Your default NGINX hosts file should now look like the following:
<NGINX default - caching enabled>
Once you have saved and exited the file don't forge to check that your NGINX configuration file is syntax error free with the following command:
sudo nginx -t
Assuming everything is okay, restart the NGINX server.
sudo service nginx restart
2.Install a WordPress NGINX Caching Plugin
The last thing we need to do is install a WordPress NGINX caching plugin to automatically purge the FastCGI cache whenever your WordPress site content changes. There are several of these plugins to choose from, but we will go with another plugin by Till Krüss, NGINX Cache plugin.
Search for this plugin in the repository, install and activate it:
<NGINX Cache Plugin>
Once you have activated it, navigate to its settings page and enter the cache zone path that we specified in the NGINX hosts file earlier.
<NGINX Cache Plugin Settings – Enter the cache zone path>
As you can see, you can also purge the entire cache from this plugins settings.
3. Verify NGINX Caching is working.
Now we need to visit our site and view the headers to check to see if NGINX caching is working.
<Check the page load response headers>
As you can see, in the response headers there is now an extra parameter for nginx-fastcgi-caching. This parameter can return one of three values:
•HIT - The page is being returned from the NGINX FastCGI cache
•MISS - The page wasn't cached and was returned by PHP-FPM (refreshing the page should return either a HIT or a BYPASS)

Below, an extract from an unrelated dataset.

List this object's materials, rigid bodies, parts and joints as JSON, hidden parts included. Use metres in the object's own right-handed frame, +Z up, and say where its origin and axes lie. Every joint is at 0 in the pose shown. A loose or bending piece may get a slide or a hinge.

•BYPASS - The page has been cached but the cached version wasn't served. This occurs when it is a page that we have specified to bypass the cache, such as an admin page, or when a user is logged in.

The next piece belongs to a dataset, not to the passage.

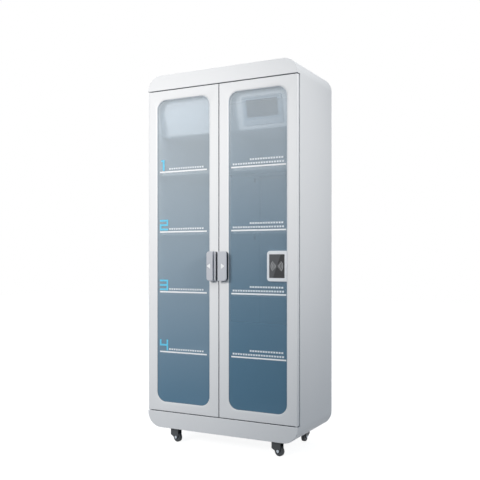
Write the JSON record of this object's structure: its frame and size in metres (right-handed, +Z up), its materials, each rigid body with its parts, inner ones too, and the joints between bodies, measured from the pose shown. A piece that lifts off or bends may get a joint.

If you see this additional parameter and any of these returned values, then you know that NGINX FastCGI caching is working properly.
4. Benchmark Performance under load with caching enabled
Now that we have both our Redis object caching and NGINX FastCGI static page caching enabled, it's time to return to our load testing and sever monitoring.

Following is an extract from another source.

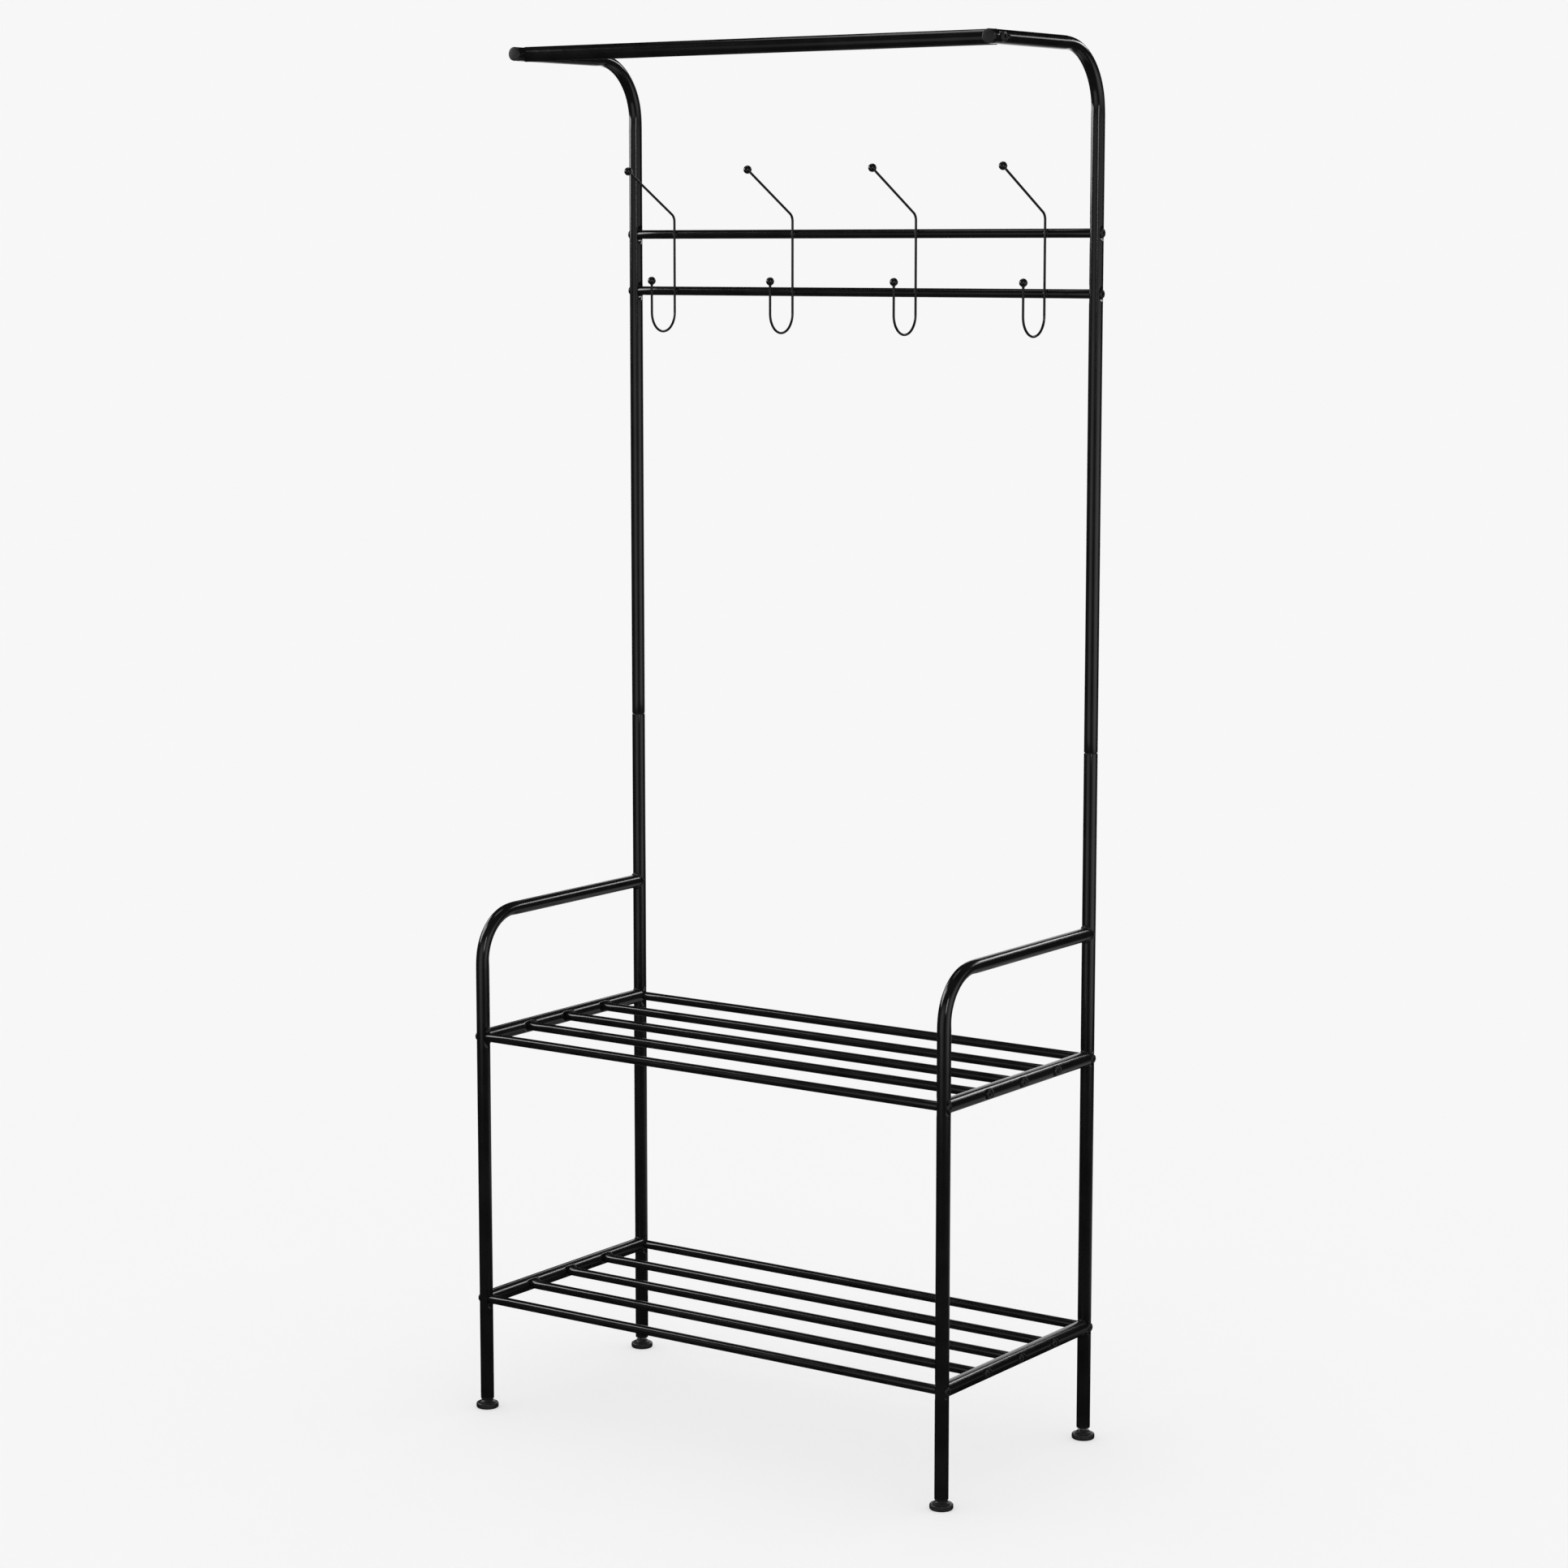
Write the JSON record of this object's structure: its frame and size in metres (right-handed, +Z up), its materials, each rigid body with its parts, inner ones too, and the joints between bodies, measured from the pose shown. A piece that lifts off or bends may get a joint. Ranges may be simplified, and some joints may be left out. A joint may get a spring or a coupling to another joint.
{
  "type": "hall tree with hooks",
  "caption": "Free-standing tubular steel hall tree with slatted bench seat, shoe shelf, armrests, double wire coat hooks and a front hanging rail.",
  "frame": {"origin": "on the floor, in the middle of the footprint", "axes": "+X to the right seen from the front, the front faces -Y, +Z up"},
  "size_m": [0.808, 0.4, 1.9308],
  "materials": {
    "black_powder_coat": "satin black powder coat on steel tube and wire",
    "black_zinc": "black zinc-plated steel bolts and post sleeves",
    "zinc_steel": "bright zinc-plated turned steel",
    "black_plastic": "moulded black plastic, fine satin texture"
  },
  "bodies": {
    "root": {"left_front_leg": "black_powder_coat", "right_front_leg": "black_powder_coat", "left_rear_post": "black_powder_coat", "right_rear_post": "black_powder_coat", "left_upper_post": "black_powder_coat", "right_upper_post": "black_powder_coat", "left_post_sleeve": "black_zinc", "right_post_sleeve": "black_zinc", "left_seat_rail": "black_powder_coat", "right_seat_rail": "black_powder_coat", "left_low_rail": "black_powder_coat", "right_low_rail": "black_powder_coat", "left_arm_cap": "black_plastic", "right_arm_cap": "black_plastic", "hanging_rail": "black_powder_coat", "upper_hook_rail": "black_powder_coat", "lower_hook_rail": "black_powder_coat", "hook_1": "black_powder_coat", "hook_2": "black_powder_coat", "hook_3": "black_powder_coat", "hook_4": "black_powder_coat", "hook_balls": "black_powder_coat", "seat_bar_1": "black_powder_coat", "seat_bar_2": "black_powder_coat", "seat_bar_3": "black_powder_coat", "seat_bar_4": "black_powder_coat", "seat_bar_5": "black_powder_coat", "low_bar_1": "black_powder_coat", "low_bar_2": "black_powder_coat", "low_bar_3": "black_powder_coat", "low_bar_4": "black_powder_coat", "low_bar_5": "black_powder_coat", "seat_bar_plugs": "zinc_steel", "low_bar_plugs": "zinc_steel", "hook_rail_plugs": "zinc_steel", "hanging_rail_plugs": "zinc_steel", "seat_bar_bolts": "black_zinc", "low_bar_bolts": "black_zinc", "hook_rail_bolts": "black_zinc", "hanging_rail_bolts": "black_zinc", "leg_inserts": "black_plastic"},
    "front_left_pad": {"front_left_foot_pad": "black_plastic"},
    "front_left_stud": {"front_left_foot_stud": "zinc_steel"},
    "front_right_pad": {"front_right_foot_pad": "black_plastic"},
    "front_right_stud": {"front_right_foot_stud": "zinc_steel"},
    "rear_left_pad": {"rear_left_foot_pad": "black_plastic"},
    "rear_left_stud": {"rear_left_foot_stud": "zinc_steel"},
    "rear_right_pad": {"rear_right_foot_pad": "black_plastic"},
    "rear_right_stud": {"rear_right_foot_stud": "zinc_steel"}
  },
  "joints": [
    {"name": "front_left_foot_lift", "type": "slide", "parent": "root", "child": "front_left_pad", "axis": [0, 0, -1], "range_m": [0, 0.012]},
    {"name": "front_left_stud_turn", "type": "hinge", "parent": "front_left_pad", "child": "front_left_stud", "pos_m": [-0.388, -0.184, 0], "axis": [0, 0, -1], "range_deg": [0, 3456]},
    {"name": "front_right_foot_lift", "type": "slide", "parent": "root", "child": "front_right_pad", "axis": [0, 0, -1], "range_m": [0, 0.012]},
    {"name": "front_right_stud_turn", "type": "hinge", "parent": "front_right_pad", "child": "front_right_stud", "pos_m": [0.388, -0.184, 0], "axis": [0, 0, -1], "range_deg": [0, 3456]},
    {"name": "rear_left_foot_lift", "type": "slide", "parent": "root", "child": "rear_left_pad", "axis": [0, 0, -1], "range_m": [-0.0025, 0.012]},
    {"name": "rear_left_stud_turn", "type": "hinge", "parent": "rear_left_pad", "child": "rear_left_stud", "pos_m": [-0.388, 0.184, 0], "axis": [0, 0, -1], "range_deg": [-720, 3456]},
    {"name": "rear_right_foot_lift", "type": "slide", "parent": "root", "child": "rear_right_pad", "axis": [0, 0, -1], "range_m": [-0.0025, 0.012]},
    {"name": "rear_right_stud_turn", "type": "hinge", "parent": "rear_right_pad", "child": "rear_right_stud", "pos_m": [0.388, 0.184, 0], "axis": [0, 0, -1], "range_deg": [-720, 3456]}
  ],
  "couplings": [
    {"joint": "front_left_stud_turn", "follows": "front_left_foot_lift", "rad_per_m": 5026.5},
    {"joint": "front_right_stud_turn", "follows": "front_right_foot_lift", "rad_per_m": 5026.5},
    {"joint": "rear_left_stud_turn", "follows": "rear_left_foot_lift", "rad_per_m": 5026.5},
    {"joint": "rear_right_stud_turn", "follows": "rear_right_foot_lift", "rad_per_m": 5026.5}
  ]
}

Log back into your New Relic Infrastructure dashboard and Loader.io to begin load testing and monitoring.
1000 users per minute with caching enabled
Since we know that without caching our server CPU only really began to become stressed at 1000 users per minute, let's begin our load testing at that setting.
<1000 users per minute for 1 minute with caching enabled – Settings & Results>
As we can see at 1000 users per minute we have reduced our response time from 338ms to 274ms, that is a great start, but let's look at the CPU usage in New Relic:
<1000 users per minute for 1 minute with caching enabled - CPU usage>
Here we can see the real benefit of caching. Without caching our CPU usage was spiking at 24%, but now we have caching enabled you can see that CPU usage remains stable at 2-3%. That is an incredible difference.
5000 users per minute with caching enabled.
<5000 users per minute for 1 minute with caching enabled – Settings & Results >
At 5000 users per minute without caching, our response time had dropped to 1715ms and we had started to show http 500 errors. But as you can see, with caching our average response time remains steady, in this test it actually decreased to 263ms and we are still serving 100% responses.
Let's see what picture CPU usage paints
<5000 users per minute for 1 minute with caching enabled - CPU usage >
The same story here. Our CPU usage between 1000 users and 5000 users has hardly changed. It shows a slight increase up to about 3.5%.
Remember, without caching our server was previously running at 100%.
We previously benchmarked at 7500 users per minute, but let's push the server a little harder and see what happens…
10000 users per minute with caching enabled.
<10000 users per minute for 1 minute with caching enabled – Settings & Results >
It was at these heavy loads that our server previously buckled without caching, returning a 35% error rate. Now that caching is enabled, you can see that even at 10000 users per minute our server is not breaking a sweat, average response times are 259ms and a 0% error rate.
On to CPU usage:
<10000 users per minute for 1 minute with caching enabled - CPU usage >
Our CPU usage has now spiked to about 6%, which is still well within the margins of optimum performance.
If we want to push the server harder, we need to move onto users per second.
500 users per second for one minute with caching enabled
That works out at 30000 visitors per minute, or 1.8 million visitors per hour - on a $5USD a month Alibaba server.
<500 users per second for 1 minute with caching enabled – Settings & Results>
We can see that at 500 users per second for one minute the site is starting to slow down. Average response time is down to 1887ms, and it is showing 1% error rate, mostly from timeouts, which would suggest that the bottleneck is I/O rather than server performance.
<500 users per second for 1 minute with caching enabled - CPU usage >
Here we can see that CPU usage has peaked at about 27%. This is still within a performant range, which adds weight to the errors being an I/O issue.
We have come this far, so we may as well push the boat a little further while we are here…
1000 users per second for one minute with caching enabled
(60000 visitors per minute, or 3.6 million visitors per hour!)
<1000 users per second for 1 minute with caching enabled – Settings & Results >
We can see that the average response time actually remains stable at about 1755ms, but our error rate has increased to 17.6%, mostly due to timeouts.
<1000 users per second CPU - caching enabled>
Interestingly our CPU usage spikes to about 36% before dropping back and plateauing at a similar usage to 500 users per minute.
Let's take a look at our server's CPU usage showing results for the server without caching, and with caching enabled:
<CPU usage showing both all results for comparison. >
The data speaks for itself. Our small $5USD a month Alibaba server performed admirably well without caching, but once we enable object and page caching it is a rock solid solution that could serve many millions of page visits per day without breaking a sweat.